Это была химия молекул в действии. Менделеев уводил читателя из музея веществ в лабораторию и вместе с ним прослеживал сложнейшие родственные связи разных веществ. Сам он писал об этой задаче своего курса «Органической химии» так:
«В прежнее время одной почти растворимостью руководствовались для отделения органических составных веществ. Смесь их обрабатывали водой, спиртом, эфиром и так разделяли на отдельные вещества, из которых потом делали целые отделы или группы. Так, был отдел жиров – нелетучих тел, нерастворимых в воде, мало растворимых в спирте и смешивавшихся во всех пропорциях с эфиром;
отдел летучих масел… и т. д. Эти группы впоследствии или раздробились, или вовсе уничтожились, потому что основанием для естественной химической системы должна быть их взаимная связь по происхождению и химическому характеру, а не одно или два физических свойства…[21] Самые естественные группы органических соединений… представляют только последовательность в изменении свойств с изменением веса частиц. Оттого в одном… ряду встретим легколетучие тела вместе (но не рядом) с телами, не улетучивающимися без разложения, растворимые с нерастворимыми и т. д.».
Здесь, в курсе «Органической химии», уже отчетливо проявлялось стремление Менделеева использовать сведения об относительном весе атомов и молекул и способности отдельных элементов присоединять к себе строго определенное количество атомов (которую Менделеев называл «атомность», а современная наука – валентностью) «как для сравнения и систематического описания, так и для изучения реакции тел». И в этом мы также находим элементы подготовки к тем знаменательным обобщениям связи атомов по их свойствам, широкие выводы из которых в веках прославили имя Менделеева.
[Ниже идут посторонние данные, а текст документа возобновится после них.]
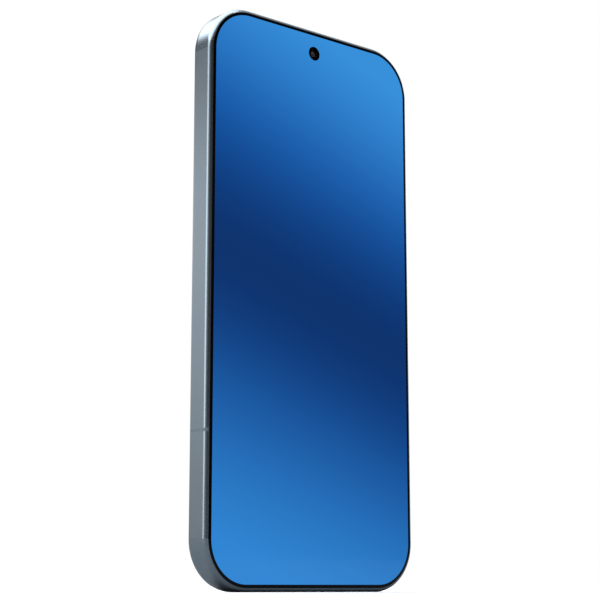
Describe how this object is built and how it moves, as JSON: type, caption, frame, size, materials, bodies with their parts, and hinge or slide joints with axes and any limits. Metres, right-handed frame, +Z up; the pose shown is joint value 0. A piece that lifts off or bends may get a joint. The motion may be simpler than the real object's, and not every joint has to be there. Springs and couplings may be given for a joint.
{
  "type": "smartphone",
  "caption": "Slim touch-screen phone with flat metal frame, punch-hole screen, side keys, card tray, charging socket and raised rear camera island.",
  "frame": {"origin": "under the middle of the whole phone's box, on the face it stands on", "axes": "+Z up the phone's height, screen faces -Y, +X to the right seen from the front"},
  "size_m": [0.0714, 0.011, 0.1524],
  "materials": {
    "frame_metal": "satin anodised",
    "band_plastic": "matte",
    "cover_glass": "polished",
    "mesh": "woven mesh",
    "black_adhesive": "matte",
    "display": "lit screen",
    "foam": "matte",
    "copper": "bright copper",
    "back_glass": "frosted glass",
    "island_metal": "satin anodised",
    "ring_metal": "polished",
    "window_glass": "coated",
    "circuit_board": "solder mask",
    "sheet_steel": "stamped",
    "diffuser": "ribbed",
    "led": "phosphor",
    "camera_black": "matte",
    "flex_film": "polyimide film",
    "black_plastic": "matte",
    "seal_rubber": "moulded",
    "battery_wrap": "wrapped pouch",
    "chip_epoxy": "matte",
    "tungsten": "sintered"
  },
  "bodies": {
    "phone": {"frame": "frame_metal", "antenna_bands": "band_plastic", "cover_glass": "cover_glass", "earpiece_mesh": "mesh", "display_adhesive": "black_adhesive", "display_panel": "display", "display_cushion": "foam", "vapor_chamber": "copper", "back_cover": "back_glass", "camera_island": "island_metal", "lens_rings": "ring_metal", "camera_windows": "window_glass", "camera_sensors": "circuit_board", "camera_bracket": "sheet_steel", "flash_window": "diffuser", "flash_led": "led", "front_camera": "camera_black", "front_camera_lens": "window_glass", "side_key_flex": "flex_film", "side_key_bracket": "sheet_steel", "usb_sleeve": "sheet_steel", "usb_tongue": "black_plastic", "usb_seal": "seal_rubber", "speaker_mesh": "mesh", "speaker": "black_plastic", "microphones": "sheet_steel", "sim_cage": "sheet_steel", "battery": "battery_wrap", "battery_adhesive": "black_adhesive", "battery_flex": "flex_film", "main_board": "circuit_board", "board_chips": "chip_epoxy", "shield_cans": "sheet_steel", "board_cover": "sheet_steel", "sub_board": "circuit_board", "lower_cover": "sheet_steel", "display_flex": "flex_film", "main_flex": "flex_film", "vibration_motor": "sheet_steel", "earpiece": "black_plastic", "charging_shield": "foam", "charging_coil": "copper", "screws": "sheet_steel", "ultrawide_camera": "camera_black", "main_camera": "camera_black", "telephoto_camera": "camera_black"},
    "power_key": {"power_button": "frame_metal"},
    "volume_down_key": {"volume_down_button": "frame_metal"},
    "volume_up_key": {"volume_up_button": "frame_metal"},
    "card_tray": {"sim_tray": "frame_metal", "sim_tray_seal": "seal_rubber"},
    "tray_rod": {"eject_rod": "sheet_steel"},
    "tray_lever": {"eject_lever": "sheet_steel"},
    "haptic_mass": {"vibration_mass": "tungsten"},
    "ultrawide_lens": {"ultrawide_lens_barrel": "camera_black"},
    "main_lens": {"main_lens_barrel": "camera_black"},
    "telephoto_lens": {"telephoto_lens_barrel": "camera_black"}
  },
  "joints": [
    {"name": "power_press", "type": "slide", "parent": "phone", "child": "power_key", "axis": [-1, 0, 0], "range_m": [0, 0.00025], "stiffness_N_per_m": 1500},
    {"name": "volume_down_press", "type": "slide", "parent": "phone", "child": "volume_down_key", "axis": [-1, 0, 0], "range_m": [0, 0.00025], "stiffness_N_per_m": 1500},
    {"name": "volume_up_press", "type": "slide", "parent": "phone", "child": "volume_up_key", "axis": [-1, 0, 0], "range_m": [0, 0.00025], "stiffness_N_per_m": 1500},
    {"name": "tray_slide", "type": "slide", "parent": "phone", "child": "card_tray", "axis": [0, 0, -1], "range_m": [0, 0.016]},
    {"name": "rod_push", "type": "slide", "parent": "phone", "child": "tray_rod", "axis": [0, 0, 1], "range_m": [0, 0.0012]},
    {"name": "lever_turn", "type": "hinge", "parent": "phone", "child": "tray_lever", "pos_m": [-0.0148, -0.0017, 0.019], "axis": [0, 1, 0], "range_deg": [0, 12]},
    {"name": "haptic_shake", "type": "slide", "parent": "phone", "child": "haptic_mass", "axis": [1, 0, 0], "range_m": [-0.0006, 0.0006], "stiffness_N_per_m": 2000},
    {"name": "ultrawide_focus", "type": "slide", "parent": "phone", "child": "ultrawide_lens", "axis": [0, 1, 0], "range_m": [0, 0.0003], "stiffness_N_per_m": 300},
    {"name": "main_focus", "type": "slide", "parent": "phone", "child": "main_lens", "axis": [0, 1, 0], "range_m": [0, 0.0003], "stiffness_N_per_m": 300},
    {"name": "telephoto_focus", "type": "slide", "parent": "phone", "child": "telephoto_lens", "axis": [0, 1, 0], "range_m": [0, 0.0003], "stiffness_N_per_m": 300}
  ],
  "couplings": [
    {"joint": "lever_turn", "follows": "rod_push", "rad_per_m": 172.41}
  ]
}
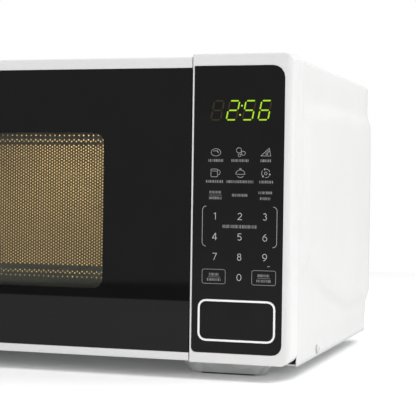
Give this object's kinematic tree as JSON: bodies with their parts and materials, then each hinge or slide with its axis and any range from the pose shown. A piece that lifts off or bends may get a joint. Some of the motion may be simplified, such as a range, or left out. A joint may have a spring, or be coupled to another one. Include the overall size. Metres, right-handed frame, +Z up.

«Органическая химия» Менделеева имела еще одну важную особенность. Автор книги, со всем своим пылом, обрушился на искателей особой, исключительной «жизненной силы», которой будто бы были обязаны своим появлением сложнейшие органические вещества. Когда исследователи того времени говорили о «жизненной силе», они имели в виду не своеобразие, не особое качество тех сложнейших процессов, связанных с проявлениями жизни, которое не может не признать материалист. В их глазах «жизненная сила» была некоей непознаваемой субстанцией, чем-то вроде божества или провидения, сообщавшего явлениям жизни их принципиальную неповторимость и невоспроизводимость в условиях лаборатории.
Ссылки на таинственную и непостижимую «жизненную силу» всегда служили утешением неудачникам знания. К их числу никак нельзя, конечно, целиком причислить Берцелиуса, заслуги которого перед химией велики. Но когда в преклонные годы он с упорством отчаяния отстаивал свою любимую теорию «дуализма», двойственности химических соединений, разделяемых на электрополярные части, и когда, в только еще нарождавшейся органической химии, эта теория сразу проявила свою полную неприложимость, он не нашел мужества сказать: «тем хуже для теории». Он отдал свою теорию под защиту фантома и объявил, что открытые им законы теряют власть в сфере влияния таинственной «жизненной силы». Приверженцы идеалистического учения о «жизненной силе» видели в ней особое духовное начало, пребывающее в живом организме, и только в нем. Благодаря этому началу, – ошибочно полагали они, – в живых организмах происходит синтез органических веществ из неорганических. Так как вне живого организма «жизненной силы» быть не может, – утверждали идеалисты, – то органические вещества не могут быть синтезированы в искусственных условиях (за пределами живого организма). Берцелиус предпочел, во имя сохранения ложной теории, отказаться от познания реальной действительности. Даже любимец юного Менделеева, реформатор химии Жерар, и тот допускал решающее участие «жизненной силы» в формировании органического вещества и не верил в возможность искусственного органического синтеза.